Post # 31
your update doesn’t make sense, even daughters are allowed to have one on one time with their own mother. if there are 2 daughters in one family, the mom can spend individual time with both. both sisters don’t have to be included in everything.
maybe one sister likes shopping and the other doesn’t. the nonshopping sister would hate being on a mother/daughter shopping day. and the nonshopping sister shouldn’t have to join if she doesn’t want to or just because she is a sister.
Post # 32
The bottom line is no. No one ever HAS to be invited to any get-together. This isn’t necessarily kind and its obviously not what you want, but you have to understand that they are under no obligation to invite you along, and your insistence likely makes them less inclined to have you there.
This has been going on for you for a LONG time and I think you need to come to terms with the fact that you didn’t get the in-law dynamic you clearly very much want. And it sucks, I’m sorry you’re not all on the same page but at the same time you have to understand that it just isn’t likely to magically change the way you want it to and that if you continue to push then it will just make it worse.
Post # 33
- Wedding: September 2017 - Pearson Convention Centre
In our families in laws always spend mother daughter outings together. For example if my mom and I were going out for a coffee automattically my sisters, sisters in laws, my future mother in law and my future sisters in laws would get an invitation.
Post # 34
I had the setup you describe, my Darling Husband has 2 sisters, and when his mother was alive, I was only included when the whole family was. Not when it was just those 3. It never occurred to me to notice it, or feel anything about it. They were together their whole lives, why should I all of a sudden be included just because I married DH?

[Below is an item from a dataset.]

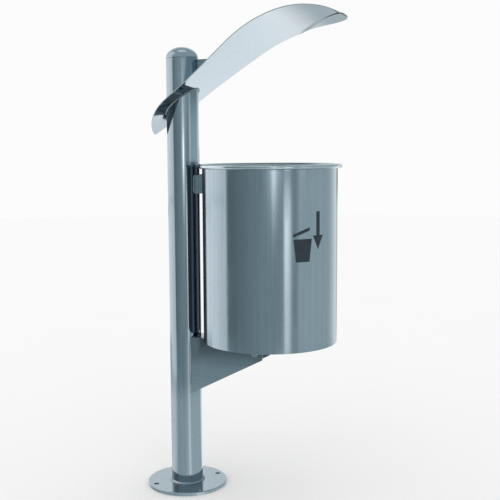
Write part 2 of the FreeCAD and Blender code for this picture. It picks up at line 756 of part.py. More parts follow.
def make_keeper_rivets():
    rivets = []
    wall_x = "(post_diameter / 2 + bin_gap)"
    outer_x = wall_x + " - keeper_sheet - rivet_head_height"
    for side in (-1, 1):
        place = {"y": "%d * rivet_spread / 2" % side, "z": RIVET_PLACE}
        word = str(side + 2)
        shank = cylinder("RivetShank" + word, axis="x", Radius="rivet_diameter / 2 - running_clearance",
                         Height="keeper_sheet + bin_wall + 2 * rivet_head_height",
                         x=outer_x, **place)
        outer = cylinder("RivetOuter" + word, axis="x", Radius="rivet_head / 2",
                         Height="rivet_head_height", x=outer_x, **place)
        inner = cylinder("RivetInner" + word, axis="x", Radius="rivet_head / 2",
                         Height="rivet_head_height", x=wall_x + " + bin_wall + rivet_stand_off", **place)
        rivets.append(fuse("Rivet" + word, shank, outer, inner))
    return keep(group("KeeperRivets", *rivets), "keeper_rivets")


# --------------------------------------------------------------------- roof

def roof_profile(offset):
    """Edges of the roof's side profile, from the rear to the front.

    One straight run with a bend at the rear, a long bend and a tighter bend at
    the front. The offset is measured along the upper normal of the sheet.
    """
    slope = math.radians(size("roof_slope"))
    normal = Vector(-math.sin(slope), 0, math.cos(slope))

    def on_line(x):
        return Vector(x, 0, size("roof_axis_height") + x * math.tan(slope))

    def arc(centre, radius, start, end):
        def at(angle):
            return centre + Vector(-math.sin(angle), 0, math.cos(angle)) * (radius + offset)
        return Part.Arc(at(start), at((start + end) / 2), at(end)).toShape()

    rear_start = on_line(size("roof_rear_bend_start"))
    rear_radius = size("roof_rear_bend_radius")
    rear_centre = rear_start - normal * rear_radius
    rear_end = math.asin((rear_centre.x + size("roof_rear_reach") + PROFILE_OVERRUN) / rear_radius)
    front_start = on_line(size("roof_front_bend_start"))
    front_radius = size("roof_front_bend_radius")
    front_centre = front_start - normal * front_radius
    tip_radius = size("roof_tip_bend_radius")
    tip_centre = front_centre + Vector(0, 0, front_radius - tip_radius)
    tip_end = -math.asin((size("roof_front_reach") + PROFILE_OVERRUN - tip_centre.x) / tip_radius)
    return [
        arc(rear_centre, rear_radius, rear_end, slope),
        Part.makeLine(rear_start + normal * offset, front_start + normal * offset),
        arc(front_centre, front_radius, slope, 0),
        arc(tip_centre, tip_radius, 0, tip_end),
    ]


def roof_band(low, high):
    """The space between two offsets of the roof's profile, as wide as the roof."""
    lower = roof_profile(low)
    upper = roof_profile(high)
    ends = [Part.makeLine(lower[-1].lastVertex().Point, upper[-1].lastVertex().Point),
            Part.makeLine(upper[0].firstVertex().Point, lower[0].firstVertex().Point)]
    wire = Part.Wire(Part.__sortEdges__(lower + upper + ends))
    width = size("roof_belly_width") + 2 * CUT_MARGIN
    face = Part.Face(wire)
    face.translate(Vector(0, -width / 2, 0))
    return face.extrude(Vector(0, width, 0))


def roof_outline():
    """Leaf-shaped plan: a blunt point behind, a waist at the post, a round front."""
    rear = -size("roof_rear_reach")
    waist_x = size("roof_waist_place")
    waist = size("roof_waist_width") / 2
    belly_x = size("roof_belly_place")
    belly = size("roof_belly_width") / 2
    handle = size("roof_flank_handle")
    tip = size("roof_front_reach")
    fullness = size("roof_front_fullness")
    run = waist_x - rear
    point_x = rear + size("roof_point_lean") * run
    point_y = size("roof_point_width") * waist
    shoulder_x = rear + size("roof_shoulder_place") * run
    edges = []
    for side in (-1, 1):
        stretches = [
            [(rear, 0), (point_x, point_y), (shoulder_x, waist), (waist_x, waist)],
            [(waist_x, waist), (waist_x + handle, waist), (belly_x - handle, belly), (belly_x, belly)],
            [(belly_x, belly), (belly_x + fullness * (tip - belly_x), belly),
             (tip, fullness * belly), (tip, 0)],
        ]
        for poles in stretches:
            curve = Part.BezierCurve()
            curve.setPoles([Vector(x, side * y, 0) for x, y in poles])
            edges.append(curve.toShape())
    return Part.Wire(Part.__sortEdges__(edges))


def post_space(extra, top):
    return Part.makeCylinder(size(POST_RADIUS) + extra, top)


def make_roof_sheet():
    half = size("roof_sheet") / 2
    plan = Part.Face(roof_outline()).extrude(Vector(0, 0, size("post_top") + size("bin_height")))
    hole = post_space(size("roof_hole_gap"), size("post_top"))
    sheet_shape = roof_band(-half, half).common(plan).cut(hole)
    item = doc.addObject("Part::Feature", "RoofSheet")
    item.Shape = sheet_shape.Solids[0]
    item.Placement = Placement()
    return keep(item, "roof_sheet")


def make_roof_weld(roof):
    """Bead round the post, above and below the roof sheet."""
    top = size("post_top")
    reach = size("roof_sheet") / 2 + size("roof_weld_height")
    ring = post_space(size("roof_weld_radius"), top).cut(post_space(0, top))
    item = doc.addObject("Part::Feature", "RoofWeld")
    item.Shape = ring.common(roof_band(-reach, reach)).cut(roof.Shape).Solids[0]
    item.Placement = Placement()
    return keep(item, "roof_weld")


def make_roof_gusset():
    """Upright plate above the roof, between the post and the rising sheet."""
    half = size("roof_sheet") / 2
    thick = size("gusset_plate")
    top = size("gusset_top")
    block = Part.makeBox(size("bin_diameter") / 2, thick, top - size("bin_height"),
                         Vector(size(POST_RADIUS) - thick, -thick / 2, size("bin_height")))
    under = roof_band(-size("bin_height"), half)
    notch = post_space(size("roof_weld_radius"), top).common(
        roof_band(-half, half + size("gusset_notch")))
    item = doc.addObject("Part::Feature", "RoofGusset")
    plate = block.cut(under).cut(post_space(0, size("post_top"))).cut(notch)
    item.Shape = max(plate.Solids, key=lambda solid: solid.CenterOfMass.z)
    item.Placement = Placement()
    return keep(item, "roof_gusset")


# ---------------------------------------------------------------- litter sign

def make_bin_sign():
    """Thin film on the wall: a plain bin with its lid up and an arrow into it.

    The flat drawing is cut out of a thin shell by projecting it along the
    radius through the middle of the sign. Its corners are shares of the sign's
    half width and height.
    """
    low = size("sign_bottom")
    tall = size("sign_height")
    half = size("sign_half_width")
    flats = [
        # the bin, narrower below
        [(-0.85, 0.0), (-0.05, 0.0), (0.10, 0.46), (-1.0, 0.46)],
        # its lid, tipped open
        [(-1.0, 0.50), (-0.02, 0.63), (-0.05, 0.69), (-1.03, 0.56)],
        # the shaft of the arrow
        [(0.42, 0.52), (0.66, 0.52), (0.66, 1.0), (0.42, 1.0)],
        # the head of the arrow
        [(0.18, 0.52), (0.90, 0.52), (0.54, 0.24)],
    ]
    radius = size(BIN_RADIUS)
    back = radius + size("touch_gap")
    film = Part.makeCylinder(back + size("sign_film"), 2 * tall, Vector(0, 0, low - tall / 2))
    film = film.cut(Part.makeCylinder(back, 3 * tall, Vector(0, 0, low - tall)))
    pieces = []
    for outline in flats:
        corners = [Vector(radius / 2, across * half, low + up * tall) for across, up in outline]
        face = Part.Face(Part.makePolygon(corners + corners[:1]))
        pieces += face.extrude(Vector(radius, 0, 0)).common(film).Solids
    item = doc.addObject("Part::Feature", "BinSign")
    item.Shape = Part.makeCompound(pieces)
    turn = Rotation(Vector(0, 0, 1), size("sign_angle"))
    item.Placement = Placement(Vector(size(BIN_AXIS), 0, 0), turn)
    return keep(item, "bin_sign")


# -------------------------------------------------------------------- build

make_post_tube()
make_post_cap()
make_base_flange()
make_base_weld()
make_bin_shell()
make_bin_floor()
make_bin_bracket()
make_rest_pad()
make_bracket_welds()
make_hinge_lugs()
make_lug_screws()
make_hinge_bolt()
make_hinge_nut()
make_hinge_washers()
make_hinge_sleeve()
make_lock_arm()
make_arm_welds()
make_lock_barrel()
make_lock_nut()
make_lock_core()
make_lock_cam()
make_cam_screw()
make_keeper()
make_keeper_rivets()
roof_object = make_roof_sheet()
make_roof_weld(roof_object)
make_roof_gusset()
make_bin_sign()

doc.recompute()

for item in doc.Objects:
    if "Invalid" in item.State or "Error" in item.State:
        raise RuntimeError("%s could not be built: %s" % (item.Name, item.State))

os.makedirs("parts", exist_ok=True)
for item in subparts:
    if item.Shape.isNull() or not item.Shape.isValid():
        raise RuntimeError("%s has no valid shape" % item.Label)
    item.Shape.exportStep(os.path.join("parts", item.Label + ".step"))
    print("%-16s %d solid(s), %.0f mm3" % (item.Label, len(item.Shape.Solids), item.Shape.Volume))
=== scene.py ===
"""Looks of the post-mounted litter bin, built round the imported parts.

Metres, +Z up, with the origin on the ground at the centre of the foot flange.
+X runs from the post to the bin and -Y is the side that the camera sees.
"""
import json
import math

import bmesh
import bpy
from mathutils import Matrix, Vector, noise


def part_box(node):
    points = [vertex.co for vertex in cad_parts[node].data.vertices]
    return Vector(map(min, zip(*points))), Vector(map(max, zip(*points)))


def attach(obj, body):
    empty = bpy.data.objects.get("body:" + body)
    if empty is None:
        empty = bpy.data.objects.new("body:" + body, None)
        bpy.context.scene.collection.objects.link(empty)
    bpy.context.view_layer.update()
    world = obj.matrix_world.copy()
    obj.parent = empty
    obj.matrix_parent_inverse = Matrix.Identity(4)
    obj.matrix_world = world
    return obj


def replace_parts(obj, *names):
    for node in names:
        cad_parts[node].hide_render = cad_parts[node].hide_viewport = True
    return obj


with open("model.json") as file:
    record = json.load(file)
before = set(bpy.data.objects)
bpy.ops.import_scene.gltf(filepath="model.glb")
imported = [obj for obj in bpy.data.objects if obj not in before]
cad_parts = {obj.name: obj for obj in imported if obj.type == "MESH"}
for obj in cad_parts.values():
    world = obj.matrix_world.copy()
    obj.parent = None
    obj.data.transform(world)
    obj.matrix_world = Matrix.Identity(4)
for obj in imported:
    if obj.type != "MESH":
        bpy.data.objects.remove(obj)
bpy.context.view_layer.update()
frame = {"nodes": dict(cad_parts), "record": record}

MM = 0.001

# ------------------------------------------------------------ sizes and places

post_low, post_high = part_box("post_tube")
POST_RADIUS = post_high.x
POST_WALL = 2.0 * MM
POST_EDGE = 0.5 * MM
cap_low, cap_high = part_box("post_cap")
CAP_GROOVE = 0.6 * MM
CAP_SKIRT_GAP = 0.1 * MM
CAP_SEAT_GAP = 0.05 * MM
FLANGE_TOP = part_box("base_flange")[1].z

bin_low, bin_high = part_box("bin_shell")
BIN_AXIS = (bin_low.x + bin_high.x) / 2
BIN_WALL = 1.5 * MM
BIN_EDGE = 0.4 * MM
BIN_WAVE = 0.05 * MM
RIM_RADIUS = (bin_high.x - bin_low.x) / 2
RIM_REACH = 10.0 * MM
RIM_DEPTH = 10.0 * MM
RIM_SHOULDER = 5.0 * MM
RIM_CURL = 4.4 * MM
RIM_HEM = 0.6 * MM
BIN_RADIUS = RIM_RADIUS - RIM_REACH

roof_low, roof_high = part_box("roof_sheet")
ROOF_SHEET = 2.0 * MM
ROOF_EDGE = 0.7 * MM
ROOF_HOLE_GAP = 0.3 * MM
ROOF_AXIS_HEIGHT = 932.6 * MM
ROOF_SLOPE = math.radians(36.2)
ROOF_REAR_BEND_START = -15.0 * MM
ROOF_REAR_BEND_RADIUS = 204.0 * MM
ROOF_FRONT_BEND_START = 156.0 * MM
ROOF_FRONT_BEND_RADIUS = 350.0 * MM
ROOF_TIP_BEND_RADIUS = 100.0 * MM
ROOF_WAIST = (12.0 * MM, 93.5 * MM)
ROOF_BELLY = (304.0 * MM, 161.0 * MM)
ROOF_FLANK_HANDLE = 75.0 * MM
ROOF_FRONT_FULLNESS = 0.63
ROOF_POINT_LEAN = 0.08
ROOF_POINT_WIDTH = 0.41
ROOF_SHOULDER = 0.34
ROOF_STEP_START = (249.0 * MM, 158.0 * MM)
ROOF_STEP_SIDE = (0.778, 0.628)
ROOF_STEP_WIDTH = 20.0 * MM
ROOF_STEP_RISE = 2.4 * MM

BRACKET_HALF_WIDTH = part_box("bin_bracket")[1].y
BRACKET_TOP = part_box("bin_bracket")[1].z
ARM_HALF_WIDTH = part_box("lock_arm")[1].y

# Weld beads as (leg, distance between ripples).
FOOT_BEAD = (4.6 * MM, 2.4 * MM)
ROOF_BEAD = (2.8 * MM, 2.0 * MM)
PLATE_BEAD = (2.5 * MM, 2.2 * MM)
FOOT_BEAD_STEPS = 1100
RING_BEAD_STEPS = 1000
PLATE_BEAD_STEP = 0.25 * MM

# Shape of a bead: steps across it, depth of its root, how much it swells and how finely, height
# and bow of its ripples, how hollow its face is, and how it starts and grows from an open end.
BEAD_FAN = 8
BEAD_ROOT = 0.4 * MM
BEAD_SWELL = 0.10
BEAD_SWELL_SCALE = 160.0
BEAD_RIPPLE = 0.06
BEAD_BOW = 0.45
BEAD_HOLLOW = 0.20
BEAD_END = 0.35
BEAD_END_GROWTH = 6


# ------------------------------------------------------------------ node graphs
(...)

Each sister had 4 kids, and the Mother-In-Law was deeply involved, and it was an enmeshed support system and the kids were always around too. Circumstances are different for everyone.
Post # 35
I think this has to do with the relationship you want/have with the person, and how they view you. My parents treat my husband just like a son. No difference. They are close. His parents make the line between their children and the -in laws clear. I am not close with them due to that, but that’s ok. The problem occurred when MIL wanted to treat me like an inlaw but have the rights of a mother. One can’t have it both ways. She expected to be in the delivery room like my mother was, but we didn’t have that kind of relationship due to her attitude. So, I think the question stems from two people who view their relationship differently. It isn’t a matter of “having to invite” someone. It’s a matter of one person having expectations of being included like the daughters while not being treated exactly the same. To avoid hurt feelings, the best thing to do is evaluate the relationship and accept it for what it is. Let go of your expectations of how it “should” be and accept what it is. My daughter had to accept that her SIL isn’t going to be the best friend that she hoped because the SIL has sisters and doesn’t want another one. It’s disappointing, but it’s better to realize people aren’t meaning to be hurtful. They just are who they are.